Judges: Per Curiam - O'Brien, Cavanagh, and Stephens
Divorce; Property distribution; Marital assets; MCL 552.19; Skelly v. Skelly; McNamara v. Horner; Polate v. Polate; Pickering v. Pickering; Separate assets; Cunningham v. Cunningham; Principle that whether a couple holds property jointly or individually is not dispositive of whether it is classified as separate or marital property; Korth v. Korth
The court held that the trial court did not err by including the parties’ marital home as a marital asset subject to division. Plaintiff-ex-wife’s father (B) purchased a parcel of land and, along with defendant-ex-husband, constructed a house that he eventually quitclaimed to plaintiff. The parties subsequently divorced. In dividing the property, the trial court found that the home was marital property subject to division because defendant contributed to it by working on it, helping with expenses, and living in it with plaintiff. On appeal, the court rejected plaintiff’s argument that the trial court erred in finding that the home was a marital asset subject to equitable division, noting that the facts tended to “establish that the home was marital property used and encumbered upon for the benefit and enjoyment of both parties—not just plaintiff.” It was acquired during the marriage, the parties lived in it with their children from the time the home was completed until the proceedings were initiated, and they both paid for expenses and improvements.

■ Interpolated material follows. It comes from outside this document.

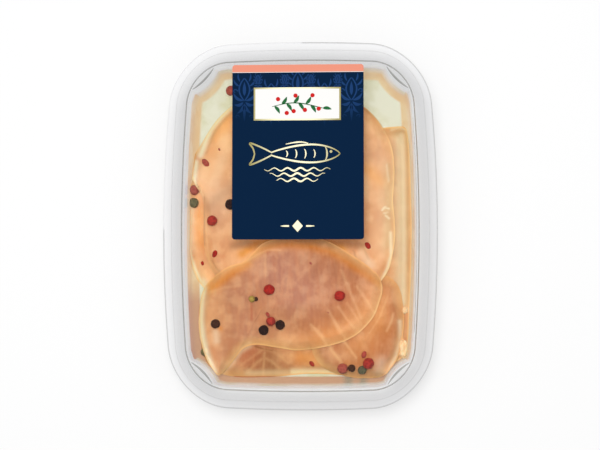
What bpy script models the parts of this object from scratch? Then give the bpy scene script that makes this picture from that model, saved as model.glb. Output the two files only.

The court also rejected her claim that it should look to B’s intent in transferring the property to her as proof of the property’s separate nature, noting that, regardless of his intent, the record indicated that the parties “lived in the home with their daughters, commingled their salaries at points to finish the home to their unique specifications, managed marital funds together by obtaining a mortgage on the property to service their separate and collective marital debts and pay for materials and services for the home, and defendant made mortgage payments in 2014 on the property. Given this evidence, the trial court was correct to find that the property lost any separate character it may have had when transferred” by B in 2012. Affirmed.